=== YOUR INSTRUCTIONS ===
Copy the data below exactly.

(Scripts that build objects)
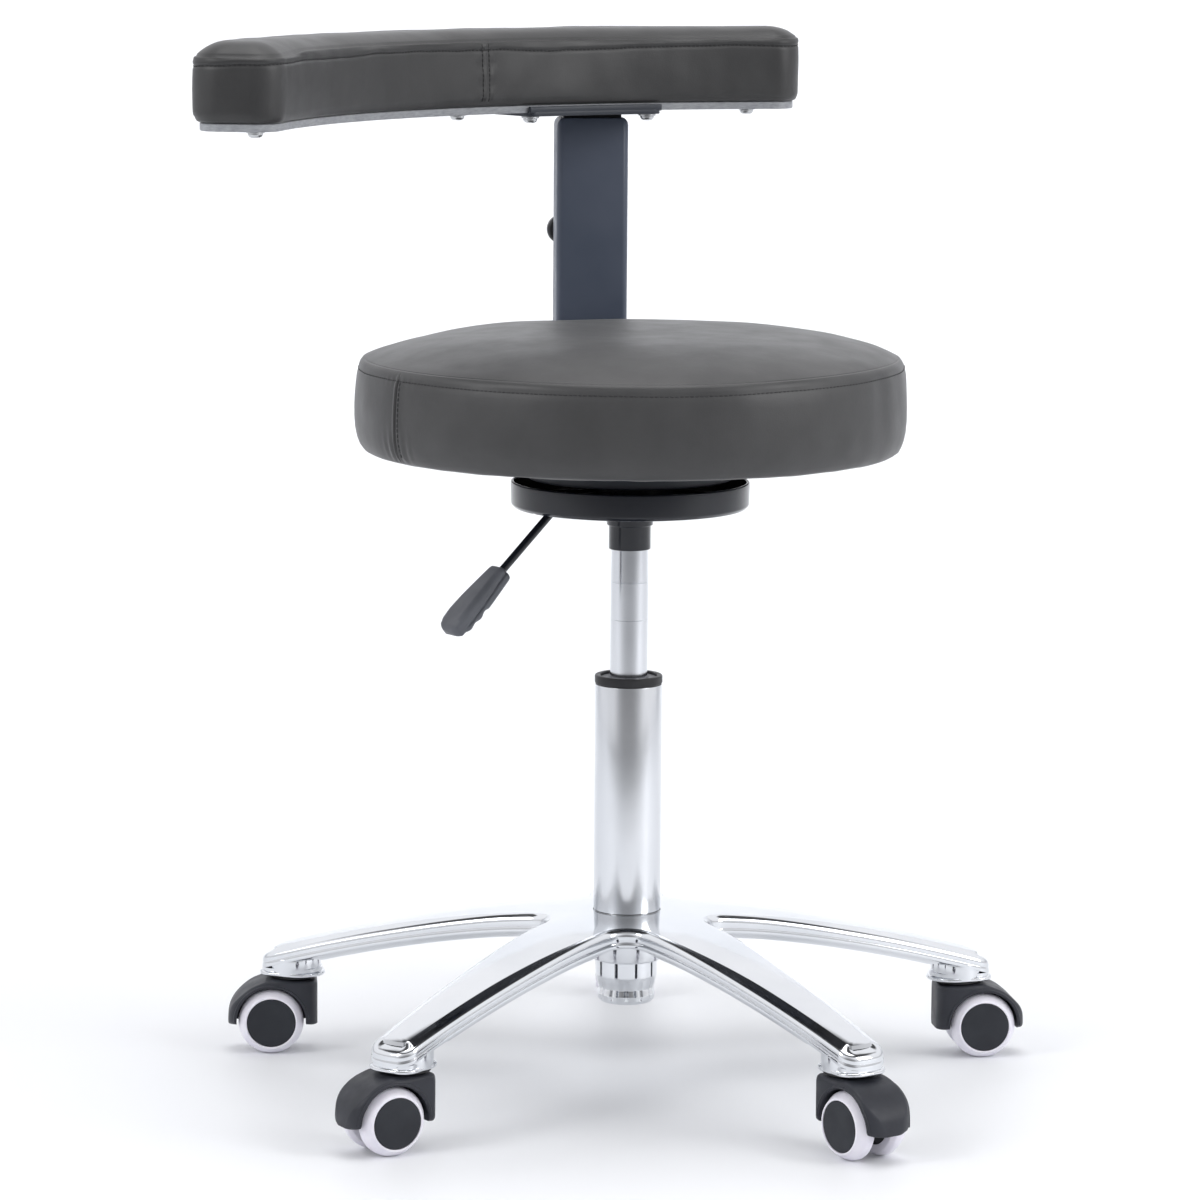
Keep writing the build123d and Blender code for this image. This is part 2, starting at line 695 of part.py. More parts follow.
def wheel_tyre(arm, swing, side):
    """The soft tread of one wheel."""
    plane = wheel_plane(arm, swing, side)
    with BuildPart() as tyre:
        with BuildSketch(plane):
            with BuildLine():
                Line((wheel_inner_face, cap_radius), (wheel_inner_face, wheel_radius - 3))
                RadiusArc((wheel_inner_face, wheel_radius - 3), (wheel_inner_face + 3, wheel_radius), 3)
                Line((wheel_inner_face + 3, wheel_radius), (wheel_outer_face - 5, wheel_radius))
                RadiusArc((wheel_outer_face - 5, wheel_radius), (wheel_outer_face, wheel_radius - 5), 5)
                Line((wheel_outer_face, wheel_radius - 5), (wheel_outer_face, cap_radius))
                Line((wheel_outer_face, cap_radius), (wheel_inner_face, cap_radius))
            make_face()
        revolve(axis=Axis(plane.origin, plane.x_dir))
    return tyre.part


def wheel_hub(arm, swing, side):
    """The wheel's body and outer cap."""
    plane = axle_plane(arm, swing, side)
    with BuildPart() as hub:
        with BuildSketch(plane.offset(wheel_inner_face)):
            Circle(cap_radius)
        extrude(amount=wheel_outer_face - 0.6 - wheel_inner_face)
        with BuildSketch(plane):
            Circle(axle_radius + running)
        extrude(amount=wheel_outer_face - 3 + 0.3, mode=Mode.SUBTRACT)
    return hub.part


for number, (arm, swing) in enumerate(zip(arm_angles, trail_angles), start=1):
    write(f"caster_{number}_hood", caster_hood(arm, swing))
    write(f"caster_{number}_pins", caster_pins(arm, swing))
    for label, side in (("left", 1), ("right", -1)):
        write(f"caster_{number}_tyre_{label}", wheel_tyre(arm, swing, side))
        write(f"caster_{number}_hub_{label}", wheel_hub(arm, swing, side))
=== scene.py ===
import json
import math

import bmesh
import bpy
from mathutils import Euler, Matrix, Vector, noise


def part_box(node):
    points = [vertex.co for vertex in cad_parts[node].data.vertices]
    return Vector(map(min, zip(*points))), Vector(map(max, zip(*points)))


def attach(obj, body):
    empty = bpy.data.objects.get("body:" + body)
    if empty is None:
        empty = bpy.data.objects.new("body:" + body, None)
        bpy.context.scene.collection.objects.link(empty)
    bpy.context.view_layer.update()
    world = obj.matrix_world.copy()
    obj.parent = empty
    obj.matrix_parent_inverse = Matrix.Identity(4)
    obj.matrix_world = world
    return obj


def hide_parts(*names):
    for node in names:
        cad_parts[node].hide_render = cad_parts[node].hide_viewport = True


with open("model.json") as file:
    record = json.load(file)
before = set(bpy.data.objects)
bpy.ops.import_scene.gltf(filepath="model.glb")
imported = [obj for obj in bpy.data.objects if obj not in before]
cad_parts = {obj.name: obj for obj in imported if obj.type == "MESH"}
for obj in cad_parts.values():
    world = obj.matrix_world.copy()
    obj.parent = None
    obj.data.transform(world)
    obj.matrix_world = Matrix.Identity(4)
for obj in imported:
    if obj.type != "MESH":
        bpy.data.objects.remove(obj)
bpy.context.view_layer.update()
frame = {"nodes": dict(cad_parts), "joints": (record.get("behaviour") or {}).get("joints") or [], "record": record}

MM = 0.001
UP = Vector((0, 0, 1))

# ---- places and sizes, read from the frame, in millimetres ----------------------------


def box_mm(node):
    """Lowest and highest corner of a CAD node, in millimetres."""
    low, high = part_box(node)
    return Vector(low) / MM, Vector(high) / MM


def joint(name):
    """A joint of the CAD model, by name."""
    return next(j for j in frame["joints"] if j["name"] == name)


def joint_place(name):
    """A joint's point, in millimetres."""
    return Vector(joint(name)["pos_m"]) / MM


def polar(radius, degrees, height=0.0):
    """A point from its distance and bearing about the z axis."""
    angle = math.radians(degrees)
    return Vector((radius * math.cos(angle), radius * math.sin(angle), height))


seat_low, seat_high = box_mm("seat_cushion")
column_high = box_mm("outer_column")[1]
pan_low, pan_high = box_mm("seat_pan")
star_low, star_high = box_mm("star_base")
cup_low, cup_high = box_mm("bottom_cup")
pad_low, pad_high = box_mm("arm_pad")
board_low, board_high = box_mm("pad_board")
post_high = box_mm("arm_post")[1]

# ---- camera ---------------------------------------------------------------------------
camera_place = Vector((-0.0218, -3.6709, 0.9084))
camera_pitch = 8.438
camera_roll = 0.417
camera_lens = 149.4


def make_camera():
    """The camera, at the picture's own height, pitch and roll."""
    data = bpy.data.cameras.new("camera")
    data.lens = camera_lens
    data.sensor_width = 36.0
    data.clip_start, data.clip_end = 0.1, 60.0
    camera = bpy.data.objects.new("camera", data)
    bpy.context.scene.collection.objects.link(camera)
    tilt = Euler((math.radians(90 - camera_pitch), 0, 0)).to_matrix().to_4x4()
    roll = Matrix.Rotation(math.radians(camera_roll), 4, "Z")
    camera.matrix_world = Matrix.Translation(camera_place) @ tilt @ roll
    bpy.context.scene.camera = camera


make_camera()
bpy.context.scene.view_settings.view_transform = "Standard"

# ---- material building ----------------------------------------------------------------


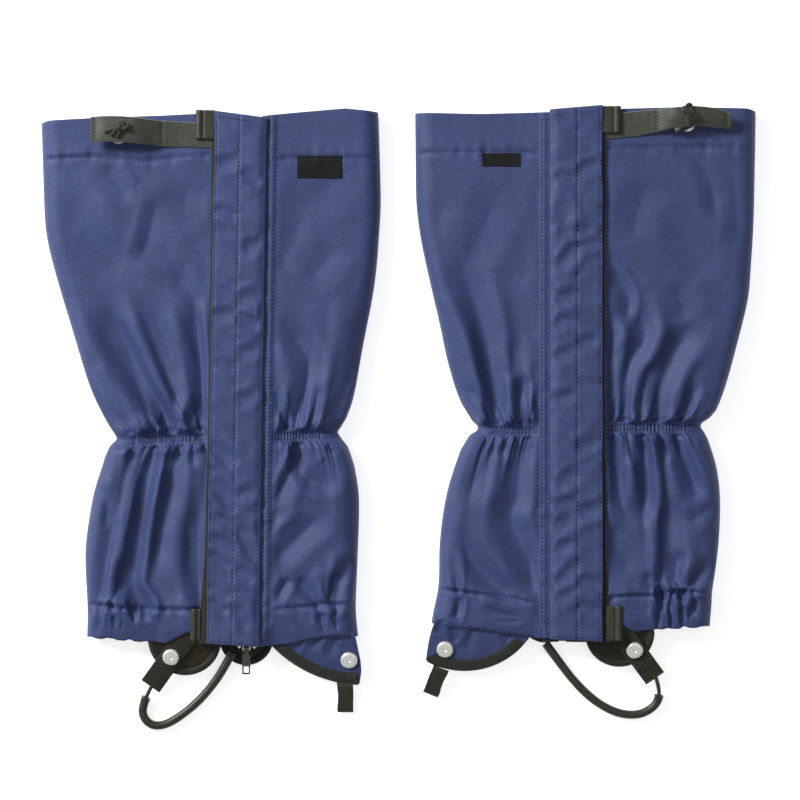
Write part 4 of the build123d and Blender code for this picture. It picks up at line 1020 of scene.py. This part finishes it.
def zip_teeth(g):
    """Two rows of interlocking moulded teeth."""
    parts = []
    first, length, pitch = 1.4, 388, 2.5
    base = np.array([(0.0, -0.62), (1.5, -0.5), (2.5, -0.95), (3.3, -0.85), (3.7, 0), (3.3, 0.85), (2.5, 0.95),
                     (1.5, 0.5), (0.0, 0.62)])
    for side in (-1, 1):
        for k in range(int(length / pitch)):
            y = first + k * pitch + (pitch / 2 if side > 0 else 0)
            outline = np.stack([side * (2.75 - base[:, 0]), y + base[:, 1] * side], -1)
            n = len(outline)
            verts = []
            for z, shrink in ((17.5, 0.9), (17.9, 1.0), (19.2, 1.0), (19.65, 0.82)):
                middle = outline.mean(0)
                u, v = closure(g, *(middle + (outline - middle) * shrink).T)
                verts.append(np.stack([u, v, z + 0 * u], -1))
            faces = [list(range(n))[::-1], [3 * n + i for i in range(n)], *ring_faces(4, n)]
            parts.append((np.concatenate(verts), faces))
    teeth = make("zip_teeth", g, *join_data(parts), teeth_paint.made, body="gaiter", flat=True)
    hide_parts(f"{g.name}_zip_teeth")
    # the two bright ends of the zip's bottom stop
    parts = []
    for x in (-g.zip_end[0], g.zip_end[0]):
        u, y = closure(g, x, g.zip_end[1])
        line = [(u, y + 3.2, 19.2), (u, y + 1.2, 19.4), (u, y - 0.6, 19.4), (u, y - 1.3, 19.1)]
        parts.append(tube_data(curved(line, 5), [0.7] + [1.15] * 13 + [0.95, 0.5], 14))
    ends = make("zip_ends", g, *join_data(parts), metal.made, body="gaiter")


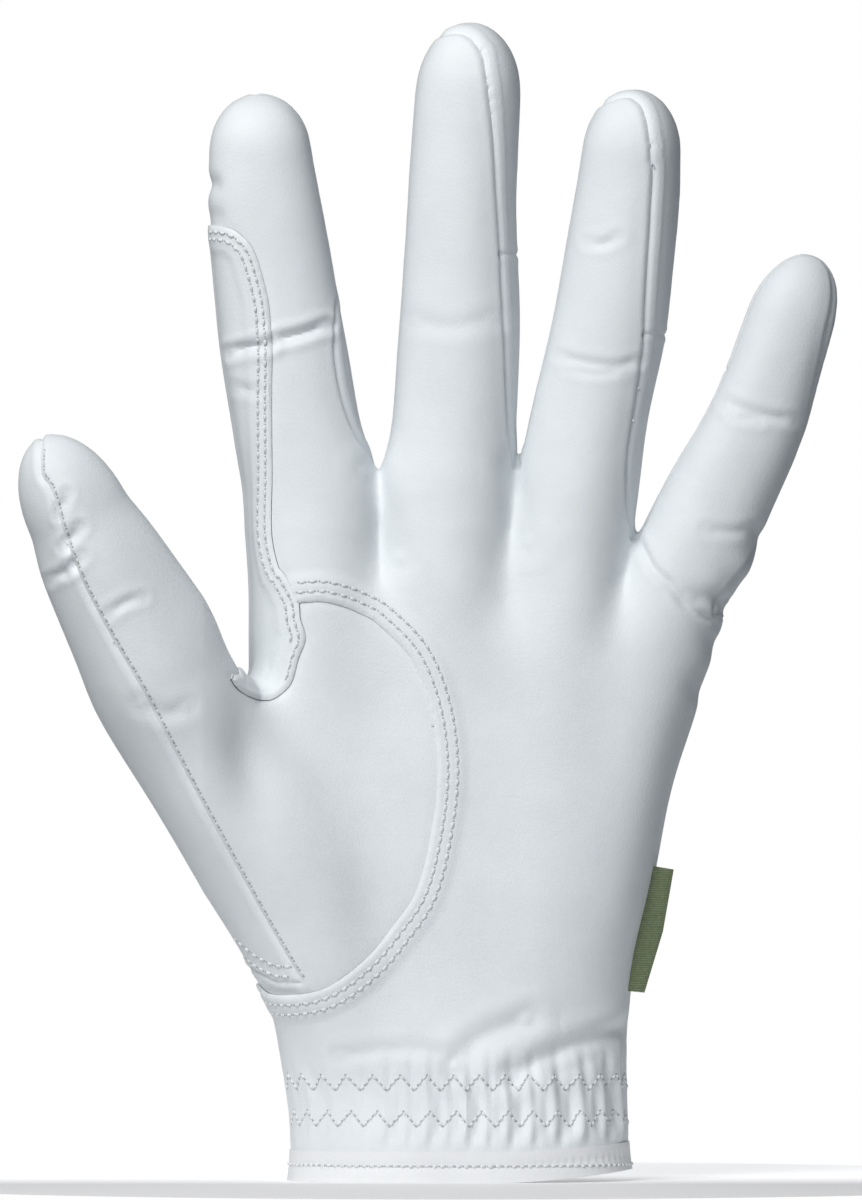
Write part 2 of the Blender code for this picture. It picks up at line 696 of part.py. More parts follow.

=== FULL OUTPUT ===
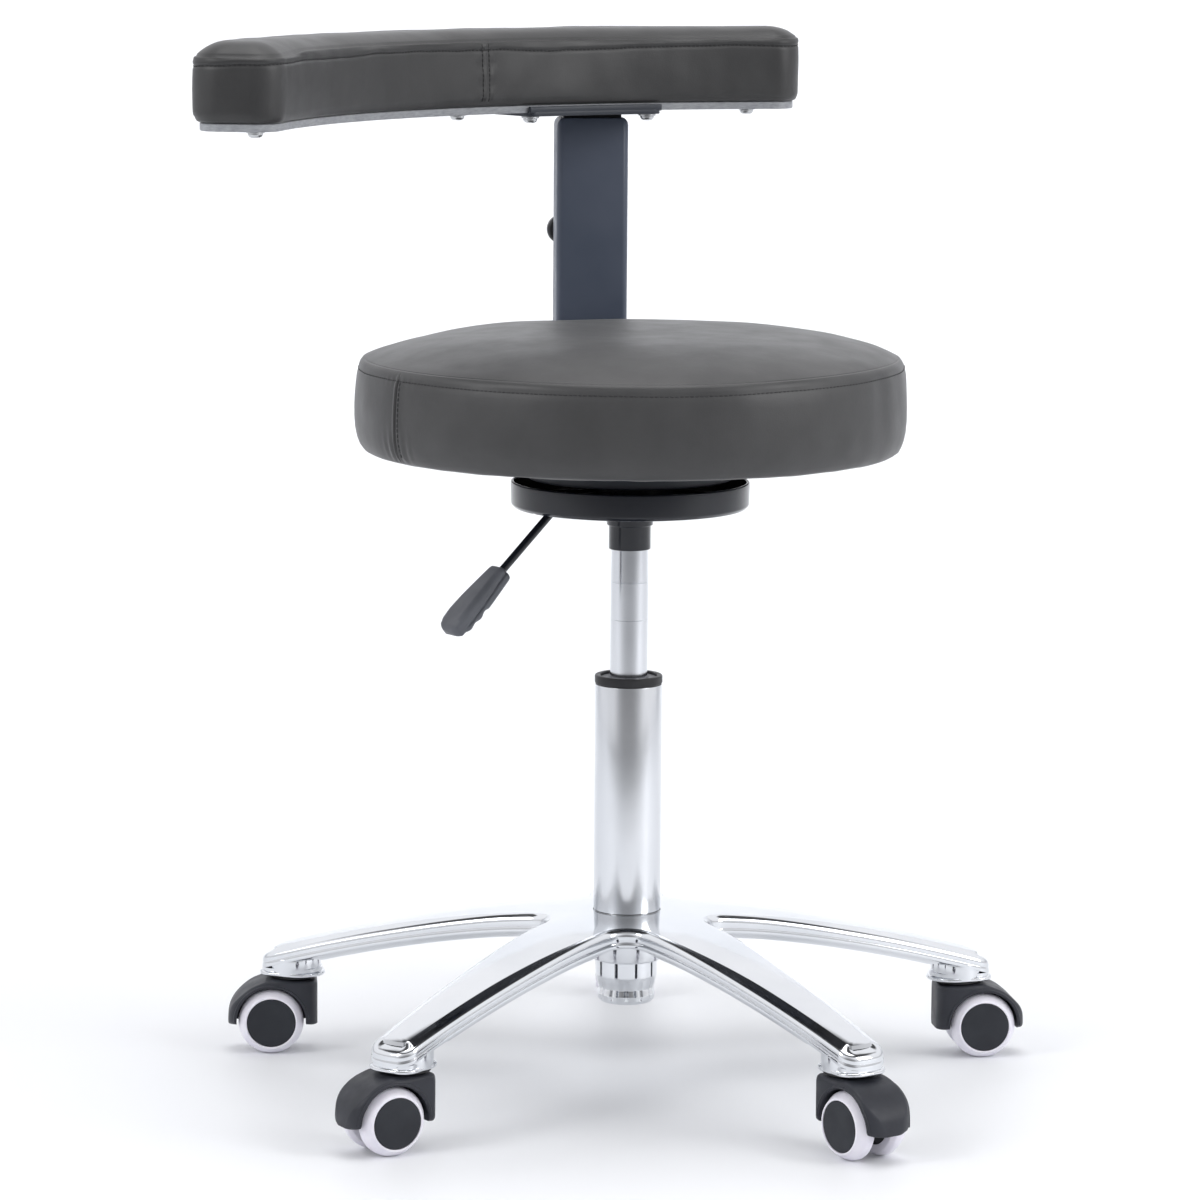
Keep writing the build123d and Blender code for this image. This is part 2, starting at line 695 of part.py. More parts follow.
def wheel_tyre(arm, swing, side):
    """The soft tread of one wheel."""
    plane = wheel_plane(arm, swing, side)
    with BuildPart() as tyre:
        with BuildSketch(plane):
            with BuildLine():
                Line((wheel_inner_face, cap_radius), (wheel_inner_face, wheel_radius - 3))
                RadiusArc((wheel_inner_face, wheel_radius - 3), (wheel_inner_face + 3, wheel_radius), 3)
                Line((wheel_inner_face + 3, wheel_radius), (wheel_outer_face - 5, wheel_radius))
                RadiusArc((wheel_outer_face - 5, wheel_radius), (wheel_outer_face, wheel_radius - 5), 5)
                Line((wheel_outer_face, wheel_radius - 5), (wheel_outer_face, cap_radius))
                Line((wheel_outer_face, cap_radius), (wheel_inner_face, cap_radius))
            make_face()
        revolve(axis=Axis(plane.origin, plane.x_dir))
    return tyre.part


def wheel_hub(arm, swing, side):
    """The wheel's body and outer cap."""
    plane = axle_plane(arm, swing, side)
    with BuildPart() as hub:
        with BuildSketch(plane.offset(wheel_inner_face)):
            Circle(cap_radius)
        extrude(amount=wheel_outer_face - 0.6 - wheel_inner_face)
        with BuildSketch(plane):
            Circle(axle_radius + running)
        extrude(amount=wheel_outer_face - 3 + 0.3, mode=Mode.SUBTRACT)
    return hub.part


for number, (arm, swing) in enumerate(zip(arm_angles, trail_angles), start=1):
    write(f"caster_{number}_hood", caster_hood(arm, swing))
    write(f"caster_{number}_pins", caster_pins(arm, swing))
    for label, side in (("left", 1), ("right", -1)):
        write(f"caster_{number}_tyre_{label}", wheel_tyre(arm, swing, side))
        write(f"caster_{number}_hub_{label}", wheel_hub(arm, swing, side))
=== scene.py ===
import json
import math

import bmesh
import bpy
from mathutils import Euler, Matrix, Vector, noise


def part_box(node):
    points = [vertex.co for vertex in cad_parts[node].data.vertices]
    return Vector(map(min, zip(*points))), Vector(map(max, zip(*points)))


def attach(obj, body):
    empty = bpy.data.objects.get("body:" + body)
    if empty is None:
        empty = bpy.data.objects.new("body:" + body, None)
        bpy.context.scene.collection.objects.link(empty)
    bpy.context.view_layer.update()
    world = obj.matrix_world.copy()
    obj.parent = empty
    obj.matrix_parent_inverse = Matrix.Identity(4)
    obj.matrix_world = world
    return obj


def hide_parts(*names):
    for node in names:
        cad_parts[node].hide_render = cad_parts[node].hide_viewport = True


with open("model.json") as file:
    record = json.load(file)
before = set(bpy.data.objects)
bpy.ops.import_scene.gltf(filepath="model.glb")
imported = [obj for obj in bpy.data.objects if obj not in before]
cad_parts = {obj.name: obj for obj in imported if obj.type == "MESH"}
for obj in cad_parts.values():
    world = obj.matrix_world.copy()
    obj.parent = None
    obj.data.transform(world)
    obj.matrix_world = Matrix.Identity(4)
for obj in imported:
    if obj.type != "MESH":
        bpy.data.objects.remove(obj)
bpy.context.view_layer.update()
frame = {"nodes": dict(cad_parts), "joints": (record.get("behaviour") or {}).get("joints") or [], "record": record}

MM = 0.001
UP = Vector((0, 0, 1))

# ---- places and sizes, read from the frame, in millimetres ----------------------------


def box_mm(node):
    """Lowest and highest corner of a CAD node, in millimetres."""
    low, high = part_box(node)
    return Vector(low) / MM, Vector(high) / MM


def joint(name):
    """A joint of the CAD model, by name."""
    return next(j for j in frame["joints"] if j["name"] == name)


def joint_place(name):
    """A joint's point, in millimetres."""
    return Vector(joint(name)["pos_m"]) / MM


def polar(radius, degrees, height=0.0):
    """A point from its distance and bearing about the z axis."""
    angle = math.radians(degrees)
    return Vector((radius * math.cos(angle), radius * math.sin(angle), height))


seat_low, seat_high = box_mm("seat_cushion")
column_high = box_mm("outer_column")[1]
pan_low, pan_high = box_mm("seat_pan")
star_low, star_high = box_mm("star_base")
cup_low, cup_high = box_mm("bottom_cup")
pad_low, pad_high = box_mm("arm_pad")
board_low, board_high = box_mm("pad_board")
post_high = box_mm("arm_post")[1]

# ---- camera ---------------------------------------------------------------------------
camera_place = Vector((-0.0218, -3.6709, 0.9084))
camera_pitch = 8.438
camera_roll = 0.417
camera_lens = 149.4


def make_camera():
    """The camera, at the picture's own height, pitch and roll."""
    data = bpy.data.cameras.new("camera")
    data.lens = camera_lens
    data.sensor_width = 36.0
    data.clip_start, data.clip_end = 0.1, 60.0
    camera = bpy.data.objects.new("camera", data)
    bpy.context.scene.collection.objects.link(camera)
    tilt = Euler((math.radians(90 - camera_pitch), 0, 0)).to_matrix().to_4x4()
    roll = Matrix.Rotation(math.radians(camera_roll), 4, "Z")
    camera.matrix_world = Matrix.Translation(camera_place) @ tilt @ roll
    bpy.context.scene.camera = camera


make_camera()
bpy.context.scene.view_settings.view_transform = "Standard"

# ---- material building ----------------------------------------------------------------


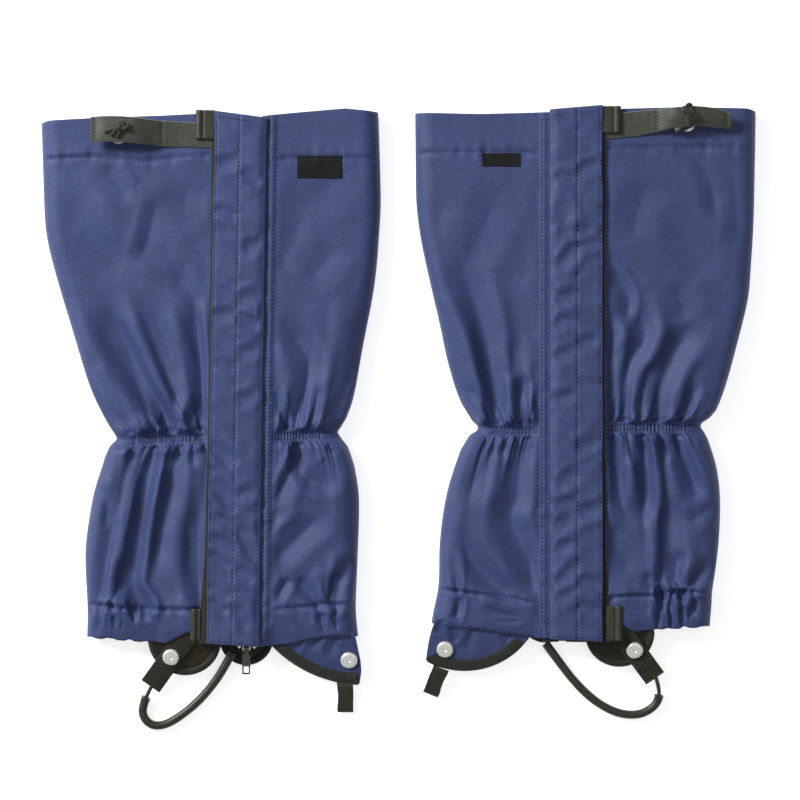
Write part 4 of the build123d and Blender code for this picture. It picks up at line 1020 of scene.py. This part finishes it.
def zip_teeth(g):
    """Two rows of interlocking moulded teeth."""
    parts = []
    first, length, pitch = 1.4, 388, 2.5
    base = np.array([(0.0, -0.62), (1.5, -0.5), (2.5, -0.95), (3.3, -0.85), (3.7, 0), (3.3, 0.85), (2.5, 0.95),
                     (1.5, 0.5), (0.0, 0.62)])
    for side in (-1, 1):
        for k in range(int(length / pitch)):
            y = first + k * pitch + (pitch / 2 if side > 0 else 0)
            outline = np.stack([side * (2.75 - base[:, 0]), y + base[:, 1] * side], -1)
            n = len(outline)
            verts = []
            for z, shrink in ((17.5, 0.9), (17.9, 1.0), (19.2, 1.0), (19.65, 0.82)):
                middle = outline.mean(0)
                u, v = closure(g, *(middle + (outline - middle) * shrink).T)
                verts.append(np.stack([u, v, z + 0 * u], -1))
            faces = [list(range(n))[::-1], [3 * n + i for i in range(n)], *ring_faces(4, n)]
            parts.append((np.concatenate(verts), faces))
    teeth = make("zip_teeth", g, *join_data(parts), teeth_paint.made, body="gaiter", flat=True)
    hide_parts(f"{g.name}_zip_teeth")
    # the two bright ends of the zip's bottom stop
    parts = []
    for x in (-g.zip_end[0], g.zip_end[0]):
        u, y = closure(g, x, g.zip_end[1])
        line = [(u, y + 3.2, 19.2), (u, y + 1.2, 19.4), (u, y - 0.6, 19.4), (u, y - 1.3, 19.1)]
        parts.append(tube_data(curved(line, 5), [0.7] + [1.15] * 13 + [0.95, 0.5], 14))
    ends = make("zip_ends", g, *join_data(parts), metal.made, body="gaiter")


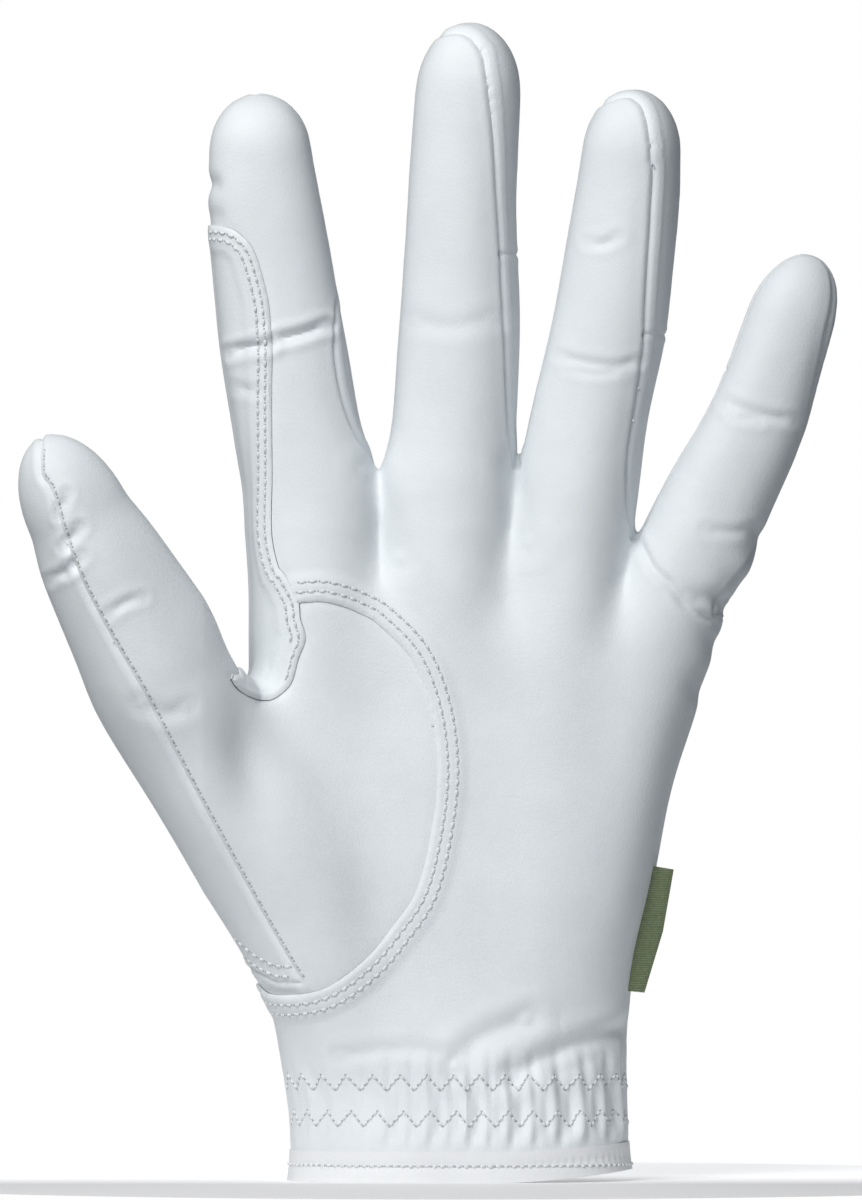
Write part 2 of the Blender code for this picture. It picks up at line 696 of part.py. More parts follow.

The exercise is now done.